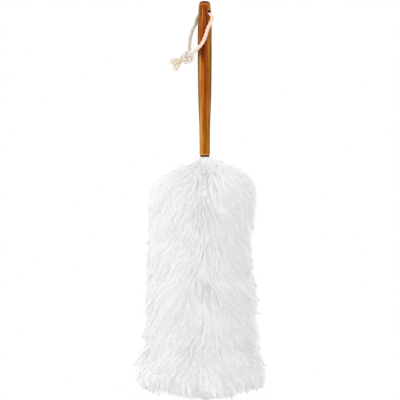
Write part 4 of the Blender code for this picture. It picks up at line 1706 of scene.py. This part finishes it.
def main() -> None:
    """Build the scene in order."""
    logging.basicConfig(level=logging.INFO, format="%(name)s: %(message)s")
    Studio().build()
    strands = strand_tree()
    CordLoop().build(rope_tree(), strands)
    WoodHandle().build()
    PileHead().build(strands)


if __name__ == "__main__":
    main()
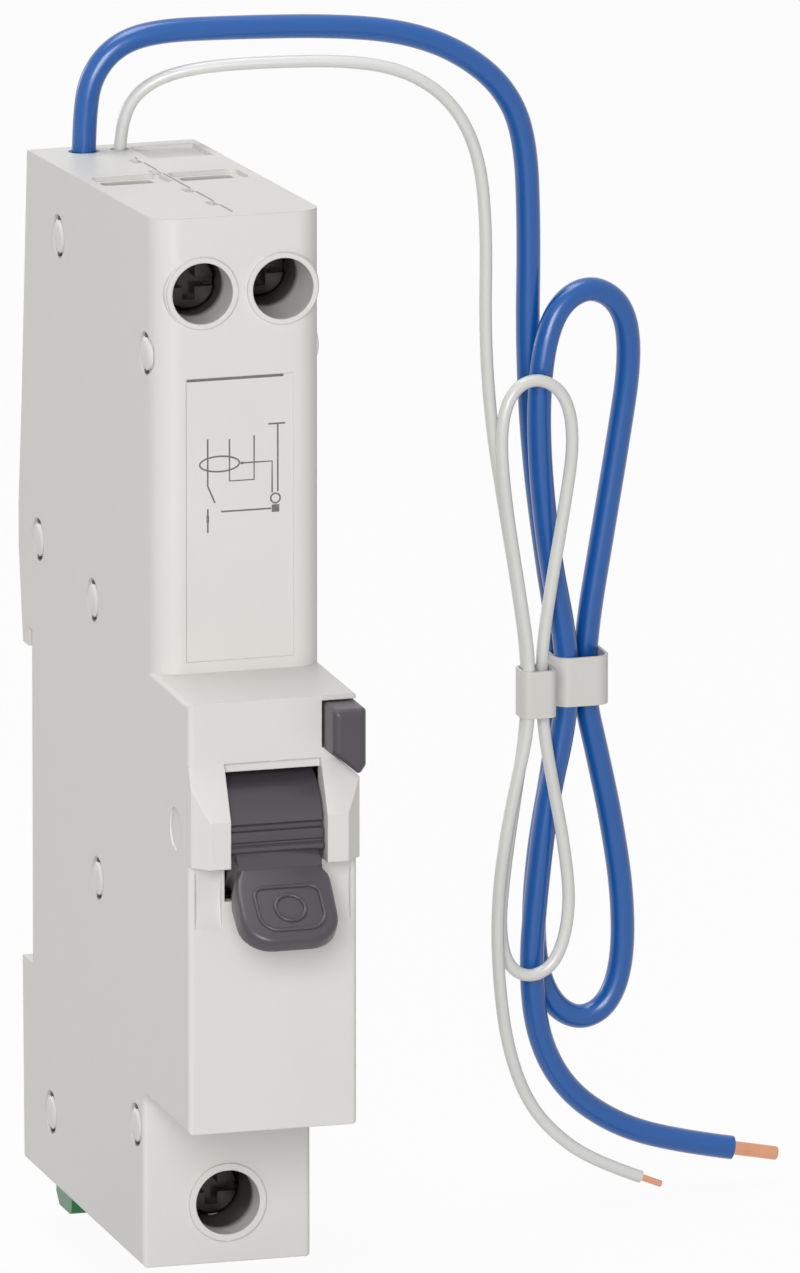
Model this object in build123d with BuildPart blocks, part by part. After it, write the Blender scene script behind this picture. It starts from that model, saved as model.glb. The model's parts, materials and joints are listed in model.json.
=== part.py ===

• • •

### Job:
Copy out the whole listing, exactly as written.

### Answer to this problem:
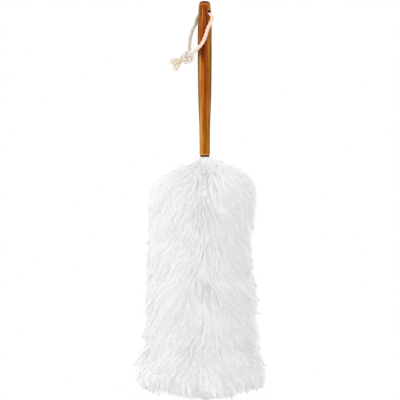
Write part 4 of the Blender code for this picture. It picks up at line 1706 of scene.py. This part finishes it.
def main() -> None:
    """Build the scene in order."""
    logging.basicConfig(level=logging.INFO, format="%(name)s: %(message)s")
    Studio().build()
    strands = strand_tree()
    CordLoop().build(rope_tree(), strands)
    WoodHandle().build()
    PileHead().build(strands)


if __name__ == "__main__":
    main()
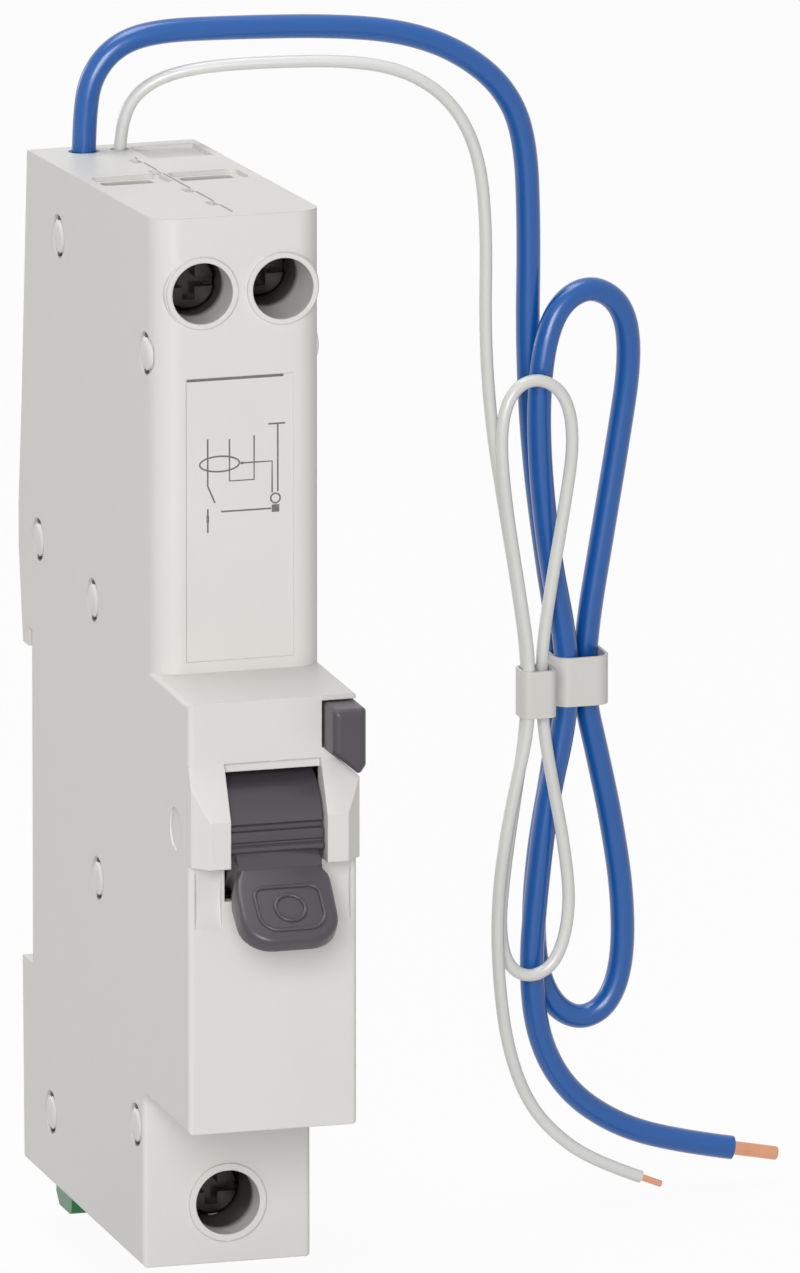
Model this object in build123d with BuildPart blocks, part by part. After it, write the Blender scene script behind this picture. It starts from that model, saved as model.glb. The model's parts, materials and joints are listed in model.json.
=== part.py ===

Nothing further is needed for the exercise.